How conspiracy theories "infiltrated" the wellness community

CBS Reports | Conspirituality: How Wellness Became a Gateway for Misinformation

Watch the CBS Reports documentary "Conspirituality: How Wellness Became a Gateway for Misinformation" in the video player above. 

Susanna Barkataki, a yoga teacher in Los Angeles, saw it unfold on her social media feed starting last year.

"It was so fascinating, because they were using words that spoke to me and people like me," Barkataki told CBS News' Adam Yamaguchi. "They were saying phrases and hashtags like, 'Where we go one, we go all.' That's like, OK, yeah, that sounds very yogic, right? ... Or the 'Great Awakening.' I mean, that's samadhi, that's enlightenment."

The instructor, whose influence spans beyond her studio to over 68,000 Instagram followers, quickly realized those phrases stemmed from QAnon, the conspiracy theory that started as a fringe movement among supporters of former President Trump. She also noticed people questioning whether COVID-19 was a government conspiracy or a "plandemic" — echoing a notorious video that was banned from Facebook and YouTube for spreading dangerous falsehoods about the virus. 

"I was shocked, because people I knew, friends, colleagues, other yoga teachers, were starting to jump on the bandwagon of these conspiracy theories. And I thought, 'Wait, these are people who I know and who I respect. Why are they sharing this misinformation?'" Barkataki recalled. 

Conspiracy theories "infiltrated slowly," she said, helped along by the fact that some members of the yoga and wellness communities were already inclined to question and diverge from mainstream authorities on health and science.

"So that made yoga practitioners and wellness practitioners really vulnerable to this time of misinformation," Barkataki said. She crafted a collective statement with other yoga practitioners to take a public stance against QAnon and misinformation.

Yoga teacher Susanna Barkataki says she has seen conspiracy theories and misinformation infiltrate the wellness community on social media. CBS News

Anusha Wijeyakumar, who is the wellness consultant at Hoag Hospital and founder of the holistic wellness organization Shanti Within, has noticed a similar trend. She explained how the Western version of yoga — which she describes as a departure from its ancient roots — spawned a subculture that has become a "hotbed" of misinformation. 

"In many ways, yoga and wellness has become a place of anti-science. So, just some quick examples: people peddling the juice cleanse that is going to solve all of your problems. When we see the fat shaming, the rise of the toxic diet culture in yoga and wellness. We also see the love of crystals. I love a crystal ... there's absolutely nothing wrong with liking crystals. However, crystals curing cancer? Where's the science behind that?" Wijeyakumar said. 

There is sometimes more involved than just sharing messages and beliefs. As Barkataki pointed out, within those circles, there is money to be made.

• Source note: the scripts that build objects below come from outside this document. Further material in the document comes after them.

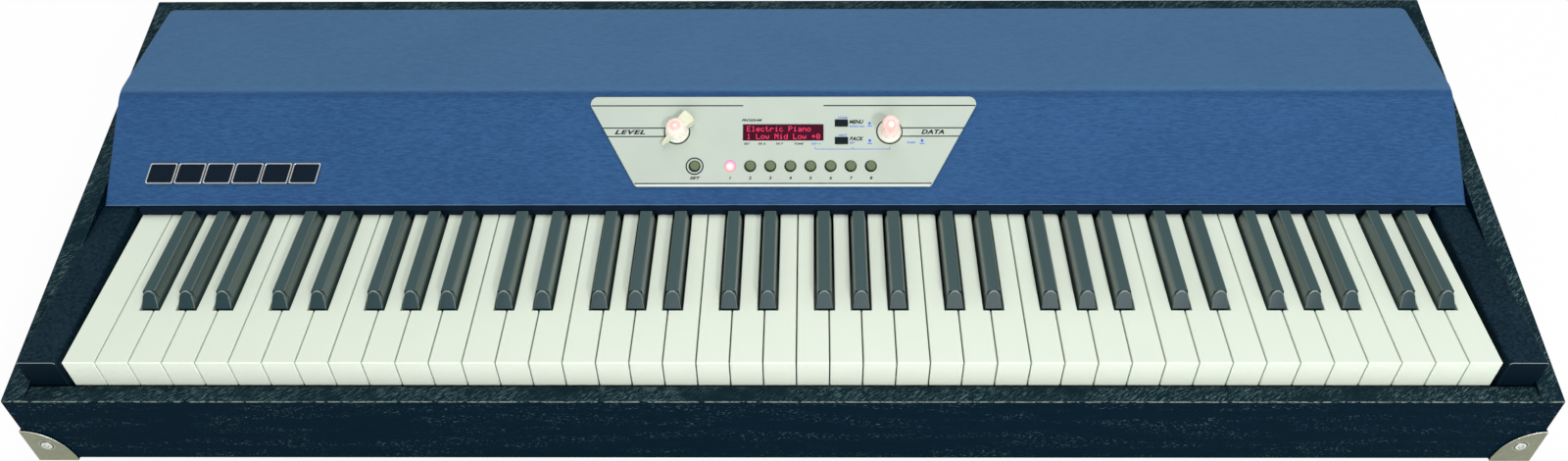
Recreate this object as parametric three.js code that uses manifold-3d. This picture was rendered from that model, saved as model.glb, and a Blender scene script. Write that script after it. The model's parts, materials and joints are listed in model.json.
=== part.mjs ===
// A 73-key stage electric piano: covered wooden case, moving keys, sloped control panel.
// Millimetres. X runs to the player's right, Y to the back and Z up, from the floor under the middle.
import * as THREE from 'three';
import { mergeVertices } from 'three/addons/utils/BufferGeometryUtils.js';
import Module from 'manifold-3d';

const wasm = await Module();
wasm.setup();

// Clearances shared by all pieces
const seam = 0.3; // between pieces that touch
const overrun = 3; // how far a cutting tool passes beyond the face that it cuts
const weldShare = 0.001; // points closer than this share of a seam become one

// Case
const backRoomDepth = 49.4; // free room between the keybed frame and the main board
const railHeight = 67; // front rail, from the case's underside
const coverProud = 2.8; // cover's flat top above the case's back edge
const sideWall = 14;
const railWall = 14;
const backWall = 15;
const bottomThickness = 12;
const edgeRound = 3; // rounded top edges of the covered boards
const footHeight = 10;
const footRadius = 17;
const footTaper = 2.5;
const footInset = 62; // foot centre from the case's ends and from its front and back
const footHoleRadius = 5;
const footHoleDepth = 5;

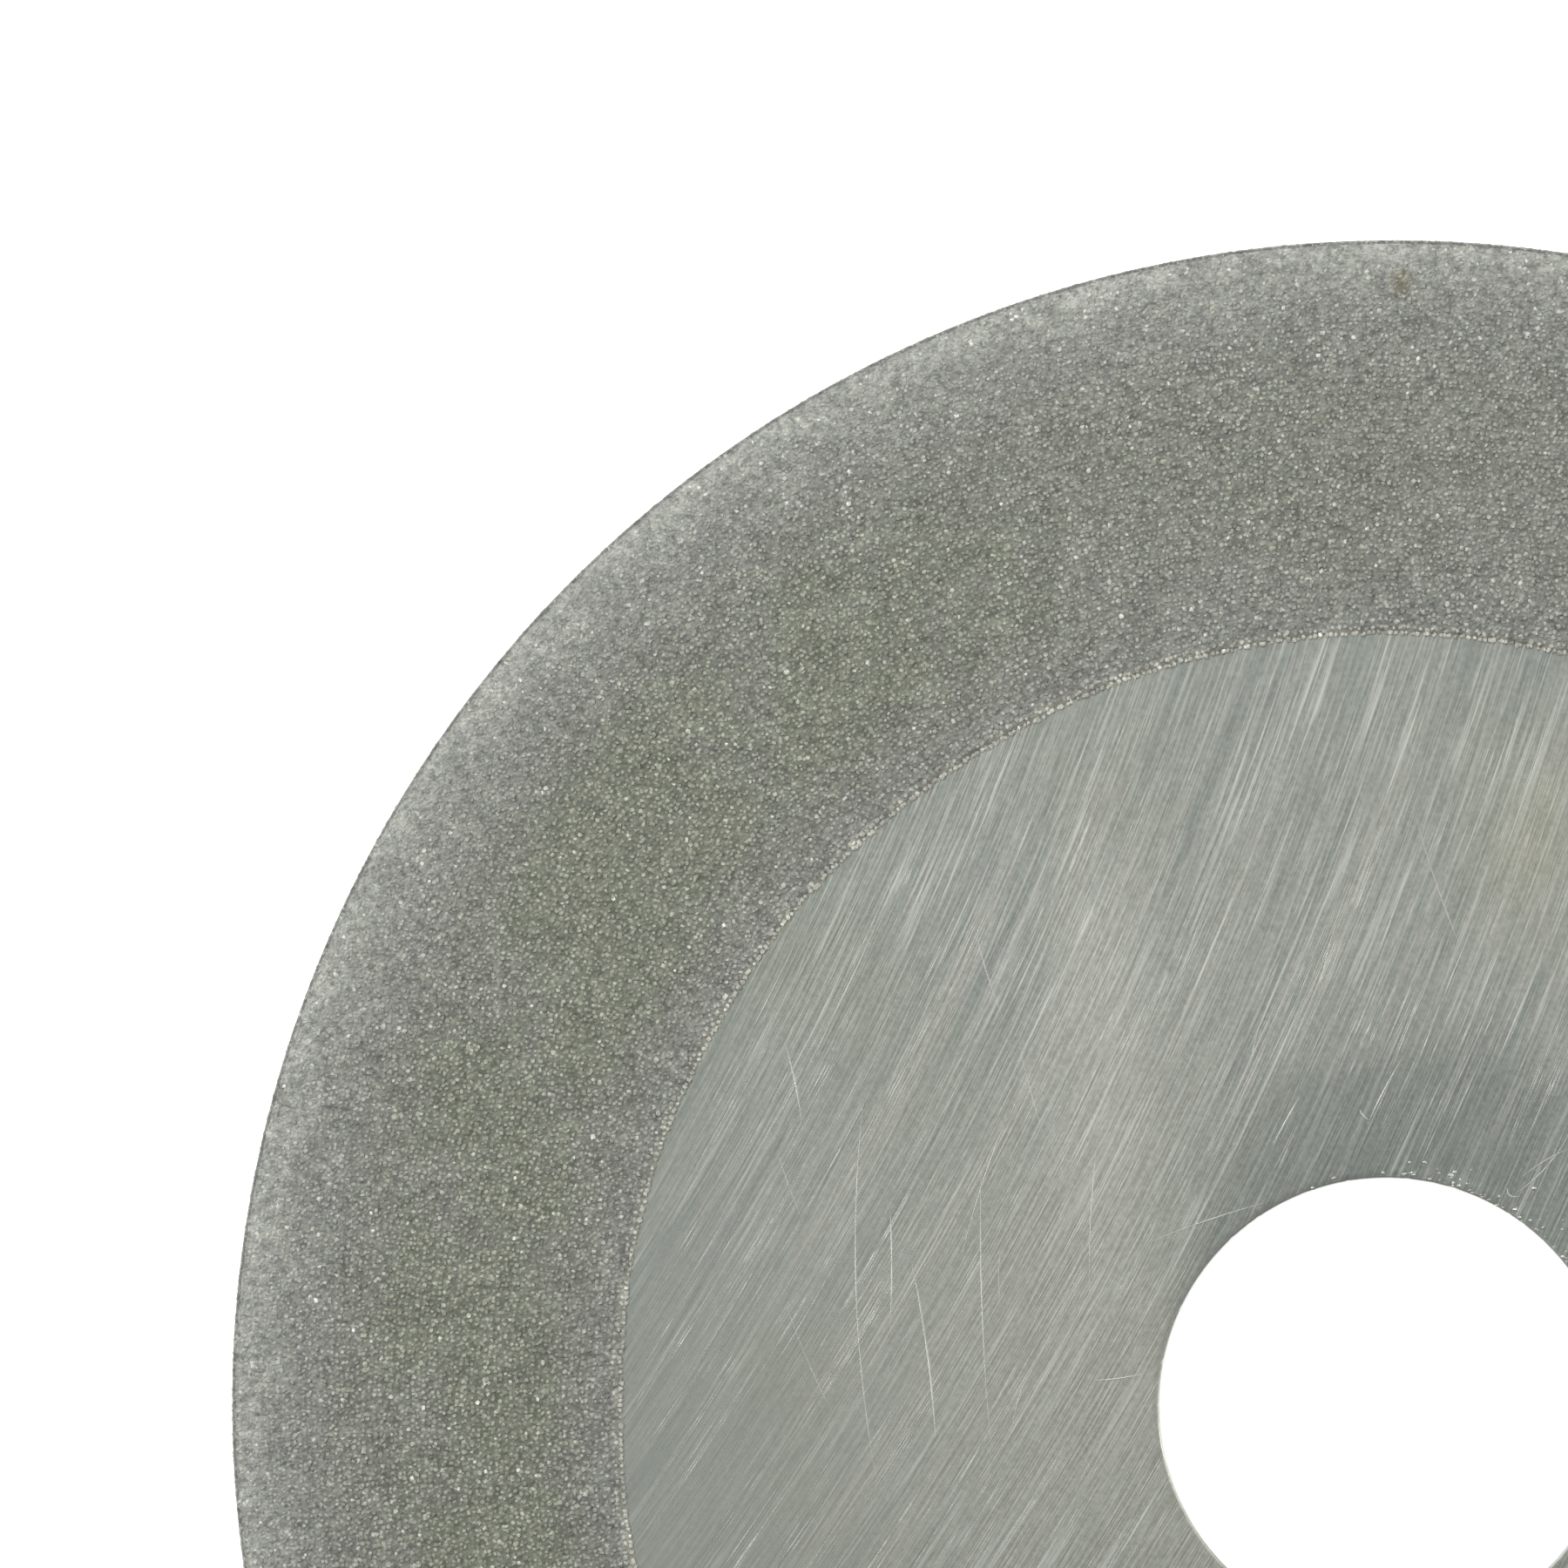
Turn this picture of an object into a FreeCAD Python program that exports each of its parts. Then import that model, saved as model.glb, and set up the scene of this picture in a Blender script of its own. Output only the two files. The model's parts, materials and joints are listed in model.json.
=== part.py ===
"""A flat diamond grinding wheel: a ground steel plate with a ring of nickel-bonded diamond grit.

Lengths are in millimetres. The origin is on the bore's axis, in the back face, and +Z points out
of the front face, which carries the grit. Each piece of the wheel has a function of its own.
"""

import FreeCAD, Part
import math
import os

INCH = 25.4

# Driving dimensions of the wheel.
OUTER_D = 4.5 * INCH  # over the tips of the crystals on the rim
BORE_D = 0.875 * INCH
HUB_D = 3.0 * INCH  # the bare steel inside the coated ring
PLATE_T = INCH / 16

# The front edges. The blanking tool draws the face down towards the bore and towards the rim,
# and then rounds the corner itself. The back edges are nearly sharp.
BORE_ROLL_W = 3.0
BORE_ROLL_DROP = 0.12
RIM_ROLL_W = 6.0
RIM_ROLL_DROP = 0.2
CORNER_R = 0.15
BACK_BREAK = 0.08

# The nickel deposit. The ring is etched first. The nickel grows thicker near the rim, where the
# plating current crowds.
ETCH_DEPTH = 0.02
BOND_T = 0.12
RIM_BOND_T = 0.15
MASK_ROUND_R = 0.05
BACK_MARGIN = 0.2  # the deposit stops this far above the back face

# The crystals are octahedra tacked on a first thin layer of nickel and then buried in the rest.
GRIT_D = 0.18
TACK_T = 0.01
FACE_GRIT_COUNT = 600
RIM_GRIT_COUNT = 72
GRIT_EDGE_GAP = 0.35  # least distance from a crystal to the mask line or to the rim's corner

BORE_R = BORE_D / 2
HUB_R = HUB_D / 2
CORE_R = OUTER_D / 2 - GRIT_D - TACK_T
RING_Z = PLATE_T - ETCH_DEPTH
RIM_ROLL_START = CORE_R - RIM_ROLL_W
RIM_CORNER_START = CORE_R - CORNER_R
RIM_CORNER_Z = RING_Z - RIM_ROLL_DROP
GOLDEN_TURN = math.pi * (3 - math.sqrt(5))

Z_AXIS = FreeCAD.Vector(0, 0, 1)


def in_section(radius, height):
    """A point of a turned profile, which is drawn in the XZ plane."""
    return FreeCAD.Vector(radius, 0, height)


def straight(start, end):
    return Part.makeLine(start, end)


def corner_arc(start, centre, end):
    """The arc about centre from start to end, through the middle of the angle between them."""
    towards_middle = (start - centre) + (end - centre)
    towards_middle.normalize()
    middle = centre + towards_middle * start.distanceToPoint(centre)
    return Part.Arc(start, middle, end).toShape()


def roll_arc(flat_end, low_end):
    """The shallow arc that leaves a flat face level at flat_end and drops to low_end.

    Halfway along, such an arc has dropped by a quarter.
    """
    middle_r = (flat_end.x + low_end.x) / 2
    middle_z = flat_end.z + (low_end.z - flat_end.z) / 4
    return Part.Arc(flat_end, in_section(middle_r, middle_z), low_end).toShape()


def turned(edges):
    """The solid of revolution of a closed profile about the wheel's axis."""
    profile = Part.Face(Part.Wire(edges))
    return profile.revolve(FreeCAD.Vector(0, 0, 0), Z_AXIS, 360)


def steel_core():
    """The punched plate, with its ring etched a little below the hub."""
    bore_corner_z = PLATE_T - BORE_ROLL_DROP - CORNER_R
    bore_back = in_section(BORE_R, BACK_BREAK)
    bore_front = in_section(BORE_R, bore_corner_z)
    bore_corner = in_section(BORE_R + CORNER_R, bore_corner_z)
    bore_roll_low = in_section(BORE_R + CORNER_R, PLATE_T - BORE_ROLL_DROP)
    hub_start = in_section(BORE_R + BORE_ROLL_W, PLATE_T)
    hub_end = in_section(HUB_R, PLATE_T)
    ring_start = in_section(HUB_R, RING_Z)
    ring_end = in_section(RIM_ROLL_START, RING_Z)
    rim_roll_low = in_section(RIM_CORNER_START, RIM_CORNER_Z)
    rim_corner = in_section(RIM_CORNER_START, RIM_CORNER_Z - CORNER_R)
    rim_front = in_section(CORE_R, RIM_CORNER_Z - CORNER_R)
    rim_back = in_section(CORE_R, BACK_BREAK)
    back_outer = in_section(CORE_R - BACK_BREAK, 0)
    back_inner = in_section(BORE_R + BACK_BREAK, 0)
    return turned([
        straight(bore_back, bore_front),
        corner_arc(bore_front, bore_corner, bore_roll_low),
        roll_arc(hub_start, bore_roll_low),
        straight(hub_start, hub_end),
        straight(hub_end, ring_start),
        straight(ring_start, ring_end),
        roll_arc(ring_end, rim_roll_low),
        corner_arc(rim_roll_low, rim_corner, rim_front),
        straight(rim_front, rim_back),
        straight(rim_back, back_outer),
        straight(back_outer, back_inner),
        straight(back_inner, bore_back),
    ])


def solid_bond():
    """The deposit before it has seats for the grit: over the ring and down the rim's wall."""
    top_z = RING_Z + BOND_T
    mask_foot = in_section(HUB_R, RING_Z)
    mask_wall = in_section(HUB_R, top_z - MASK_ROUND_R)
    mask_round = in_section(HUB_R + MASK_ROUND_R, top_z - MASK_ROUND_R)
    face_start = in_section(HUB_R + MASK_ROUND_R, top_z)
    face_end = in_section(RIM_ROLL_START, top_z)
    roll_low = in_section(RIM_CORNER_START, RIM_CORNER_Z + RIM_BOND_T)
    corner = in_section(RIM_CORNER_START, RIM_CORNER_Z - CORNER_R)
    corner_end = in_section(CORE_R + RIM_BOND_T, RIM_CORNER_Z - CORNER_R)
    wall_foot = in_section(CORE_R + RIM_BOND_T, BACK_MARGIN + RIM_BOND_T)
    plate_foot = in_section(CORE_R, BACK_MARGIN)
    plate_wall = in_section(CORE_R, RIM_CORNER_Z - CORNER_R)
    plate_low = in_section(RIM_CORNER_START, RIM_CORNER_Z)
    plate_face = in_section(RIM_ROLL_START, RING_Z)
    return turned([
        straight(mask_foot, mask_wall),
        corner_arc(mask_wall, mask_round, face_start),
        straight(face_start, face_end),
        roll_arc(face_end, roll_low),
        corner_arc(roll_low, corner, corner_end),
        straight(corner_end, wall_foot),
        straight(wall_foot, plate_foot),
        straight(plate_foot, plate_wall),
        corner_arc(plate_wall, corner, plate_low),
        roll_arc(plate_face, plate_low),
        straight(plate_face, mask_foot),
    ])


def octahedron():
    """A crystal about the origin, with its six tips on the axes."""
    half = GRIT_D / 2
    waist = [
        FreeCAD.Vector(half, 0, 0),
        FreeCAD.Vector(0, half, 0),
        FreeCAD.Vector(-half, 0, 0),
        FreeCAD.Vector(0, -half, 0),
    ]
    faces = []
    for quarter in range(4):
        start = waist[quarter]
        end = waist[(quarter + 1) % 4]
        for tip_z in (half, -half):
            tip = FreeCAD.Vector(0, 0, tip_z)
            faces.append(Part.Face(Part.makePolygon([tip, start, end, tip])))
    return Part.Solid(Part.Shell(faces))


def placed(crystal, radius, height, angle, turn):
    """A copy of a crystal, turned about its own axis and set at a place round the wheel."""
    copy = crystal.copy()
    copy.rotate(FreeCAD.Vector(0, 0, 0), Z_AXIS, math.degrees(turn))
    copy.translate(FreeCAD.Vector(radius * math.cos(angle), radius * math.sin(angle), height))
    return copy


def plate_top(radius):
    """The height of the ring's steel at a radius, under the deposit."""
    share = max(0.0, (radius - RIM_ROLL_START) / (RIM_CORNER_START - RIM_ROLL_START))
    return RING_Z - RIM_ROLL_DROP * share**2


def face_grit():
    """Crystals spread evenly over the front ring along a golden-angle spiral."""
    crystal = octahedron()
    inner = HUB_R + GRIT_EDGE_GAP
    outer = RIM_CORNER_START - GRIT_EDGE_GAP
    crystals = []
    for index in range(FACE_GRIT_COUNT):
        share = (index + 0.5) / FACE_GRIT_COUNT
        radius = math.sqrt(inner**2 + (outer**2 - inner**2) * share)
        angle = index * GOLDEN_TURN
        height = plate_top(radius) + TACK_T + GRIT_D / 2
        crystals.append(placed(crystal, radius, height, angle, angle / 2))
    return crystals


def rim_grit():
    """Crystals round the rim's wall, each with a tip on the wheel's outer diameter."""
    crystal = octahedron()
    wall_middle = (RIM_CORNER_Z - CORNER_R + BACK_MARGIN + RIM_BOND_T) / 2
    crystals = []
    for index in range(RIM_GRIT_COUNT):
        angle = 2 * math.pi * index / RIM_GRIT_COUNT
        crystals.append(placed(crystal, OUTER_D / 2 - GRIT_D / 2, wall_middle, angle, angle))
    return crystals


def export(name, shape):
    shape.exportStep(os.path.join("parts", name + ".step"))
    print(name, len(shape.Solids), "solids", round(shape.Volume, 3), "mm3", shape.isValid())


def main():
    os.makedirs("parts", exist_ok=True)
    grit = Part.Compound(face_grit() + rim_grit())
    export("steel_core", steel_core())
    export("nickel_bond", solid_bond().cut(grit))
    export("diamond_grit", grit)


main()
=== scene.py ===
"""A diamond grinding wheel on a white table: ground steel plate, nickel coat and diamond grit.

Everything is in metres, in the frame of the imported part: the origin is on the bore's axis in the
back face, and +Z points out of the coated front face.
"""

import json
import math

import bpy
import numpy as np
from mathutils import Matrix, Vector


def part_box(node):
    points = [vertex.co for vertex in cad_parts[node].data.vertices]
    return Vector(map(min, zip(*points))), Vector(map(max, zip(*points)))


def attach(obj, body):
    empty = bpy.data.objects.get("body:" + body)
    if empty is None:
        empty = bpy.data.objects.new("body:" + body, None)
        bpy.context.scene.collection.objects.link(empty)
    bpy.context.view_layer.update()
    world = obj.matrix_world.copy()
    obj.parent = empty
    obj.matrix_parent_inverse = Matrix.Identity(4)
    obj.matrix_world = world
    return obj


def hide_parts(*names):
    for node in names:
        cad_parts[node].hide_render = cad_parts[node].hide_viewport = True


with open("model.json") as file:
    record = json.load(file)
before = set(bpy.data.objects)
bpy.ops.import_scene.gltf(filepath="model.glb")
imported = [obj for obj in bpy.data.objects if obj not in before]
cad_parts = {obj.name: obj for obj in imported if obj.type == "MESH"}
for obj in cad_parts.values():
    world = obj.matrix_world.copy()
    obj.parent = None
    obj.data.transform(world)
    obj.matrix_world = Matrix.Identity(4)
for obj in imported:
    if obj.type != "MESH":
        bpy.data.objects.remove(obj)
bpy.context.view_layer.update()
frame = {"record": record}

MM = 0.001
TURN = 2 * math.pi

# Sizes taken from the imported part.
PLATE_HIGH = np.array(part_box("steel_core")[1])
COAT_LOW, COAT_HIGH = (np.array(end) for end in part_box("nickel_bond"))
GRIT_HIGH = np.array(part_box("diamond_grit")[1])
MOUNTS = {mount["name"]: mount for mount in frame["record"]["mounts"]}
BORE_R = MOUNTS["bore"]["dims"]["r_mm"] * MM
PLATE_T = PLATE_HIGH[2]
PLATE_R = PLATE_HIGH[0]
WHEEL_R = GRIT_HIGH[0]
COAT_R = COAT_HIGH[0]
BACK_MARGIN = COAT_LOW[2]

# Sizes of the design that the boxes don't give.
HUB_R = 38.1 * MM
ETCH_DEPTH = 0.02 * MM
RING_Z = PLATE_T - ETCH_DEPTH
BOND_T = COAT_HIGH[2] - RING_Z
RIM_BOND_T = COAT_R - PLATE_R
BORE_ROLL_W, BORE_ROLL_DROP = 3.0 * MM, 0.12 * MM
RIM_ROLL_W, RIM_ROLL_DROP = 6.0 * MM, 0.2 * MM
CORNER_R = 0.15 * MM
BACK_BREAK = 0.08 * MM
TACK_T = 0.01 * MM
RIM_ROLL_START = PLATE_R - RIM_ROLL_W
RIM_CORNER_START = PLATE_R - CORNER_R
RIM_CORNER_Z = RING_Z - RIM_ROLL_DROP

# The dip at the bore, which the grinder missed: a circle that lies off the bore's axis, and how
# far in from that circle the dip would be at its full depth.
MISSED_CENTRE = (2.4 * MM, 5.4 * MM)
MISSED_R = BORE_R + 2.8 * MM
MISSED_W = 7.8 * MM

# The grinder's far centre, and the radius of the arcs that it has left on the hub.
GRINDER_CENTRE = (-177 * MM, 94 * MM, 0.0)
GRINDER_R = 200 * MM

# The camera: its place from the middle of the front face, in its own turned axes, its tilt from
# straight down and the side that it is tilted to.
VIEW_FROM = (-29.47 * MM, 30.43 * MM, 571.5 * MM)
VIEW_TILT, VIEW_SIDE = math.radians(6.03), math.radians(-10.0)
FOCAL_MM, SENSOR_MM = 268.2, 36.0


# ---------------------------------------------------------------- meshes


def mesh_object(name, points, faces, smooth_below=None):
    """An object at the origin from arrays of points and of equal-sided faces.

    smooth_below is the angle, in radians, under which neighbouring faces shade as one surface.
    """
    sides = faces.shape[1]
    mesh = bpy.data.meshes.new(name)
    mesh.vertices.add(len(points))
    mesh.vertices.foreach_set("co", points.astype(np.float32).ravel())
    mesh.loops.add(faces.size)
    mesh.loops.foreach_set("vertex_index", faces.astype(np.int32).ravel())
    mesh.polygons.add(len(faces))
    mesh.polygons.foreach_set("loop_start", np.arange(0, faces.size, sides, dtype=np.int32))
    mesh.update(calc_edges=True)
    mesh.validate()
    if smooth_below is None:
        mesh.shade_flat()
    else:
        mesh.shade_smooth()
        mesh.set_sharp_from_angle(angle=smooth_below)
    piece = bpy.data.objects.new(name, mesh)
    bpy.context.scene.collection.objects.link(piece)
    return piece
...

"There are also motives that maybe aren't so pure," she said, noting that "the wellness industry actually did triple the amount of growth that the pharmaceutical industry had done in the last three years up until the point that COVID happened. And so, many of these yoga practitioners and wellness practitioners stood to benefit financially a great amount if they could say, 'Oh, don't take a shot. But this supplement and these food products I sell will help you stay healthy.'"

For some, technology and social media played a crucial role as an entry point for pseudoscientific beliefs. UCLA professor Ramesh Srinivasan, who studies the intersection of tech, politics and societies, said tech companies are building products where behavior-modifying algorithms are having "profoundly manipulative effects."

"So if I have a certain anxiety about different vaccines, or Dr. Fauci, for example, those anxieties are extremely likely to be reinforced, and I would also say amplified," Srinivasan said, adding, "The best way to feed someone's anxieties is to not just echo what their existing anxiety is, but to reinforce it with something worse. Something a little more hardcore." 

"So you're really being dragged down the rabbit hole," Yamaguchi said.

"It's a rabbit hole," Srinivasan agreed. "And this is something I've seen personally."

Amid a pandemic that has taken the lives of more than 4.7 million people worldwide, including over 675,000 in the United States, the consequences of this parallel pandemic of misinformation are becoming more dire. 

"We're in a real conundrum because there is suspicion and distrust of almost everything except one's own tailored, targeted, personalized world," Srinivasan said, stressing that we can't just think of it as a tech problem. "Technology has become the gateway, and the language that basically mediates all of our experiences."